## STORED RECORDS
■ ■ ■ ■

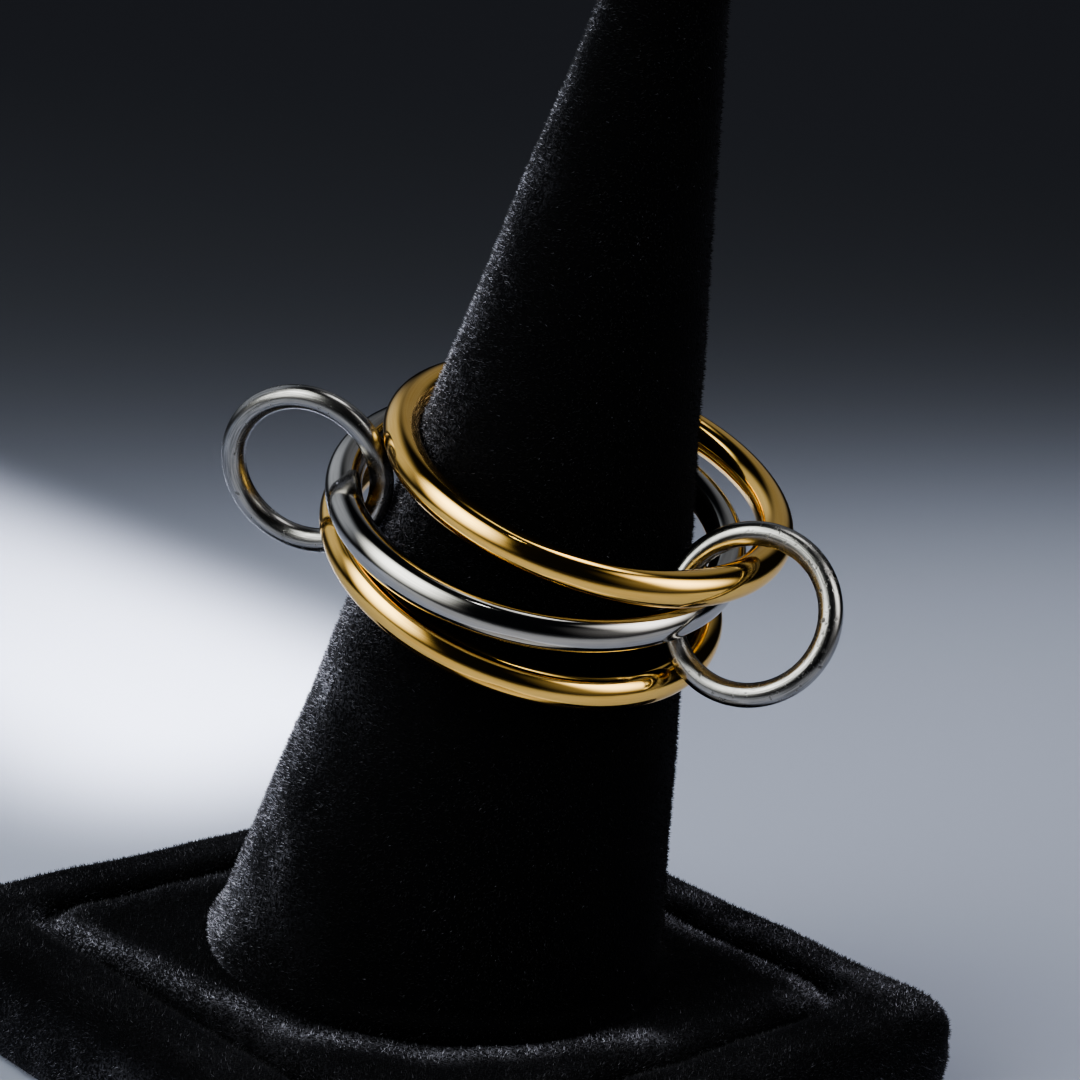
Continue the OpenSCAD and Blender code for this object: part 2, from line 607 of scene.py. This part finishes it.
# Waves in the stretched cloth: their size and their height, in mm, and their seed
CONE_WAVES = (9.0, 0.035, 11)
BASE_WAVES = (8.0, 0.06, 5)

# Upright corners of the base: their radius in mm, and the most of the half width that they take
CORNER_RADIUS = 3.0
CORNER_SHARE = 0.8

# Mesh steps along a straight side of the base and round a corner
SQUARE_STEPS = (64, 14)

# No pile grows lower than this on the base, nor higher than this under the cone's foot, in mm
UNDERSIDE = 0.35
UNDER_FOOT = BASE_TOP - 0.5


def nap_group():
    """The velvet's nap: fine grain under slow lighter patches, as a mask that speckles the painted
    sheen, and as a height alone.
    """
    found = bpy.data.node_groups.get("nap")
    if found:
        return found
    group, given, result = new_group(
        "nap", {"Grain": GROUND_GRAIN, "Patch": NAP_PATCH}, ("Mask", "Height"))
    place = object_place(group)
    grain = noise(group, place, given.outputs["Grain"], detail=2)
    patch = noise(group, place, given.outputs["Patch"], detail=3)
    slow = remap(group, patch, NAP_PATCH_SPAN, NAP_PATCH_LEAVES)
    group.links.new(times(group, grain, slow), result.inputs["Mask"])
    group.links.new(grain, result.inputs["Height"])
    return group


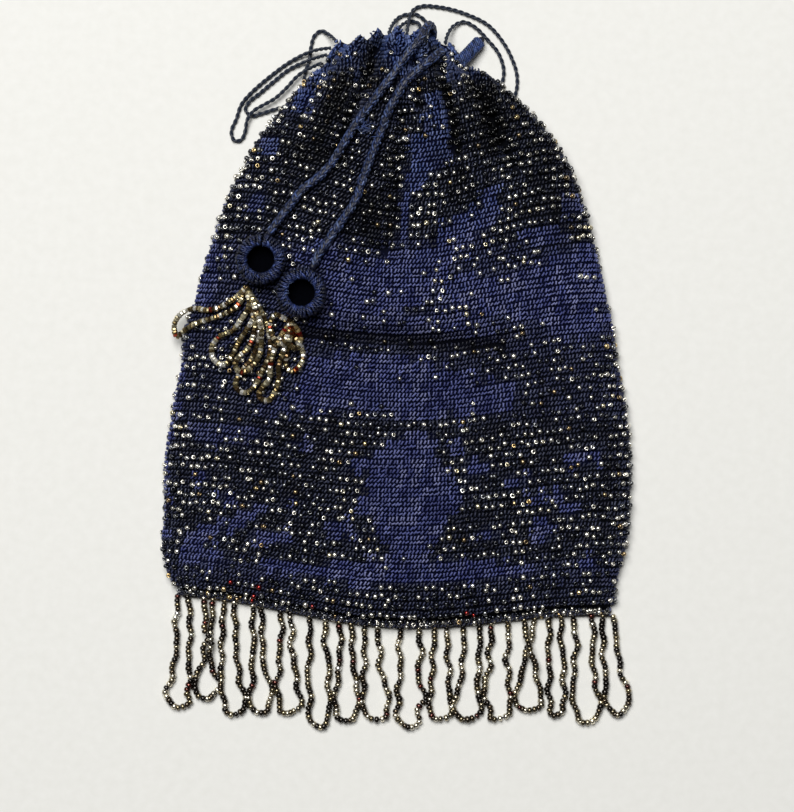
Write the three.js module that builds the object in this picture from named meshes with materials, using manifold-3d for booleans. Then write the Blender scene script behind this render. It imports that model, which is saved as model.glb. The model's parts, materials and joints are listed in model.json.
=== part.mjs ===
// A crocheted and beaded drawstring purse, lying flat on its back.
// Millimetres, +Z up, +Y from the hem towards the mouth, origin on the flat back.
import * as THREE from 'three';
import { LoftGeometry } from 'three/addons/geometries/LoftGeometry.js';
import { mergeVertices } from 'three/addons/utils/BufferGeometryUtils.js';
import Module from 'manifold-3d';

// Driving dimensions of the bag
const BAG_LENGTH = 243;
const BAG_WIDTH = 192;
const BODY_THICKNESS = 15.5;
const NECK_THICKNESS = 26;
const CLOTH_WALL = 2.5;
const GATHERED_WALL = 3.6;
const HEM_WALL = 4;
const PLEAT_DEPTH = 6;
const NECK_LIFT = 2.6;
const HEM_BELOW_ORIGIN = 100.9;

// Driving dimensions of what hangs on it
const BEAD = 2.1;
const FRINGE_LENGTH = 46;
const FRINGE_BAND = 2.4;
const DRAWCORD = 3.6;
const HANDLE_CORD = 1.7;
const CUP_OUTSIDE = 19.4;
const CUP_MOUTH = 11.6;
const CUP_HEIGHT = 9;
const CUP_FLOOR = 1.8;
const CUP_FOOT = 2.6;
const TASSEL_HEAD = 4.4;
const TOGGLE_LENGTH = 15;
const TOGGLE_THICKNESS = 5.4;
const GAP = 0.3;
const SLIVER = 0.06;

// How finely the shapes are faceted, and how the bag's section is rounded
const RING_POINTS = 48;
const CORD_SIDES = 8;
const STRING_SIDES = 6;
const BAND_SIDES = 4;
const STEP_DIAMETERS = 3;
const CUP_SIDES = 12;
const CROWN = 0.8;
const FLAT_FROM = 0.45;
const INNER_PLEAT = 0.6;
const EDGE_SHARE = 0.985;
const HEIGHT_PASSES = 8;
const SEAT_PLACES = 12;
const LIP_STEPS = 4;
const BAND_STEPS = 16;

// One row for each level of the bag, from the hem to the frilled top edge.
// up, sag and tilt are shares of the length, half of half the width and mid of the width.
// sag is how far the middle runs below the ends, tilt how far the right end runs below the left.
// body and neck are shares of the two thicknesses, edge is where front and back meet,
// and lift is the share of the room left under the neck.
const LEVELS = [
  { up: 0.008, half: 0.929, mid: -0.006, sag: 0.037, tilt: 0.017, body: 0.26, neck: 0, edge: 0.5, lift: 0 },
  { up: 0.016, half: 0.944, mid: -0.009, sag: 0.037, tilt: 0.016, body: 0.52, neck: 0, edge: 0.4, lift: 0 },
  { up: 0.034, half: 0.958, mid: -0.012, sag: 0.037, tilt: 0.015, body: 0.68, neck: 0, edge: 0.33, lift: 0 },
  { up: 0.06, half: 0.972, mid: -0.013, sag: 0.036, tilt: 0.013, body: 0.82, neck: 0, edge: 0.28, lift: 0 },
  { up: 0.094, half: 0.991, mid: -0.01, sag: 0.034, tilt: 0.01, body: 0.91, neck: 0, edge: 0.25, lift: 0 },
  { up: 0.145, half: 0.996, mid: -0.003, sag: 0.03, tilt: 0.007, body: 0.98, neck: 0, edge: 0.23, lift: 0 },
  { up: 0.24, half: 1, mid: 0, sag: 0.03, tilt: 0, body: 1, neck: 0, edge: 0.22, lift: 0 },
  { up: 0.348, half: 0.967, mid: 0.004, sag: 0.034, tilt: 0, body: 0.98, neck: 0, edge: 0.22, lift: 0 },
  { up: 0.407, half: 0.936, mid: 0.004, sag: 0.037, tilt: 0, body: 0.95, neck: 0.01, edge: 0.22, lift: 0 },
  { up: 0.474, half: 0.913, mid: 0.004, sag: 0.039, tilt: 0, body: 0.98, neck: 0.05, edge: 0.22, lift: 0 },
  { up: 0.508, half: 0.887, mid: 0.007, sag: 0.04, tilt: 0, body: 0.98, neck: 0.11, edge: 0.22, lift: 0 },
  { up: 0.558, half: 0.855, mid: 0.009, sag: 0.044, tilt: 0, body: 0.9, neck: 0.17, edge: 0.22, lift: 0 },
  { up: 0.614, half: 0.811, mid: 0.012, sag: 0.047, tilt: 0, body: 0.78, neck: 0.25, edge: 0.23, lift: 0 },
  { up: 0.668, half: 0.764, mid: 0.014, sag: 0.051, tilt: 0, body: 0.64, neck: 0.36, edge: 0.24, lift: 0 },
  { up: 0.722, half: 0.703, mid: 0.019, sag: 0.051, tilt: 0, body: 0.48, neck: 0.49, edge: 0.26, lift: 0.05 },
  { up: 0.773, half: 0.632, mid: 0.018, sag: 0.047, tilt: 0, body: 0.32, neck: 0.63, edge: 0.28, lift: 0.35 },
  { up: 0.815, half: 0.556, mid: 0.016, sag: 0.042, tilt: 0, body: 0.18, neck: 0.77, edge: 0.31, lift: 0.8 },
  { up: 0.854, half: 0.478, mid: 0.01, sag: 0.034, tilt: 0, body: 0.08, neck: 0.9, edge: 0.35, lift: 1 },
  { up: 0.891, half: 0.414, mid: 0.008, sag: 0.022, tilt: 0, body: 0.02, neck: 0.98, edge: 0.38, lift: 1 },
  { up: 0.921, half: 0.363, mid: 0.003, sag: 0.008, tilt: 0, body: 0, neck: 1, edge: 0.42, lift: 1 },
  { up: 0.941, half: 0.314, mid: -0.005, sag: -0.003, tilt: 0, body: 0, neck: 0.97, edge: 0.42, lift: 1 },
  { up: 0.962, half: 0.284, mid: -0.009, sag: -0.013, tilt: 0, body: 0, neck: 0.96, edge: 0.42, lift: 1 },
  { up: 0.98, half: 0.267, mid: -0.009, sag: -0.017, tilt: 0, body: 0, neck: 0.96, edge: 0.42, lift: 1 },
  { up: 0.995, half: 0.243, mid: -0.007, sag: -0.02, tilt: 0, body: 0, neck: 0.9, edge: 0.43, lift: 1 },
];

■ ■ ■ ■

## SET EXERCISE
Your task is to quote, without any alteration, the lines running from the top of the records to the line that holds "Write the three.js", both included.

## FINISHED EXERCISE
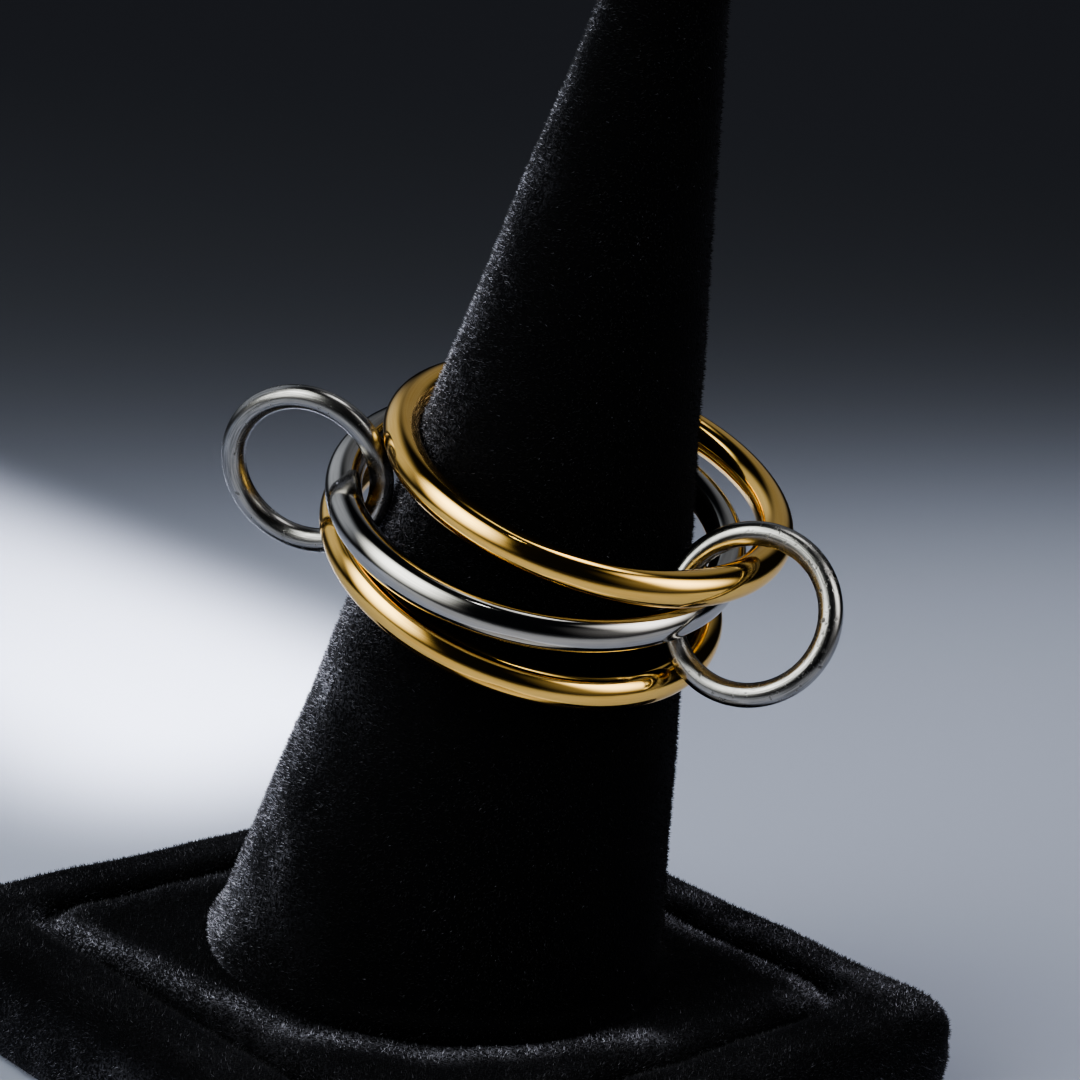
Continue the OpenSCAD and Blender code for this object: part 2, from line 607 of scene.py. This part finishes it.
# Waves in the stretched cloth: their size and their height, in mm, and their seed
CONE_WAVES = (9.0, 0.035, 11)
BASE_WAVES = (8.0, 0.06, 5)

# Upright corners of the base: their radius in mm, and the most of the half width that they take
CORNER_RADIUS = 3.0
CORNER_SHARE = 0.8

# Mesh steps along a straight side of the base and round a corner
SQUARE_STEPS = (64, 14)

# No pile grows lower than this on the base, nor higher than this under the cone's foot, in mm
UNDERSIDE = 0.35
UNDER_FOOT = BASE_TOP - 0.5


def nap_group():
    """The velvet's nap: fine grain under slow lighter patches, as a mask that speckles the painted
    sheen, and as a height alone.
    """
    found = bpy.data.node_groups.get("nap")
    if found:
        return found
    group, given, result = new_group(
        "nap", {"Grain": GROUND_GRAIN, "Patch": NAP_PATCH}, ("Mask", "Height"))
    place = object_place(group)
    grain = noise(group, place, given.outputs["Grain"], detail=2)
    patch = noise(group, place, given.outputs["Patch"], detail=3)
    slow = remap(group, patch, NAP_PATCH_SPAN, NAP_PATCH_LEAVES)
    group.links.new(times(group, grain, slow), result.inputs["Mask"])
    group.links.new(grain, result.inputs["Height"])
    return group


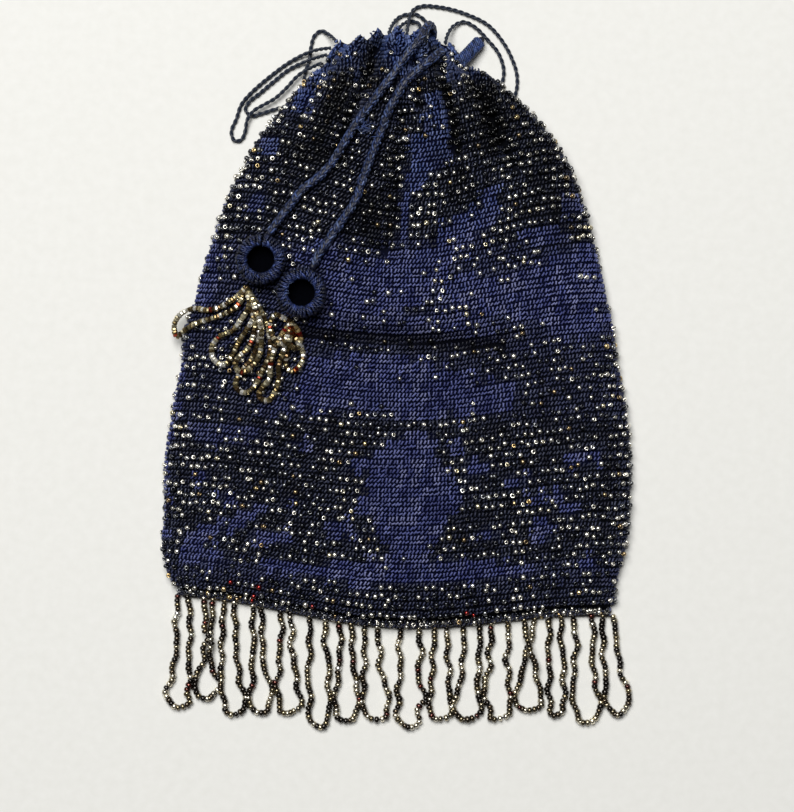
Write the three.js module that builds the object in this picture from named meshes with materials, using manifold-3d for booleans. Then write the Blender scene script behind this render. It imports that model, which is saved as model.glb. The model's parts, materials and joints are listed in model.json.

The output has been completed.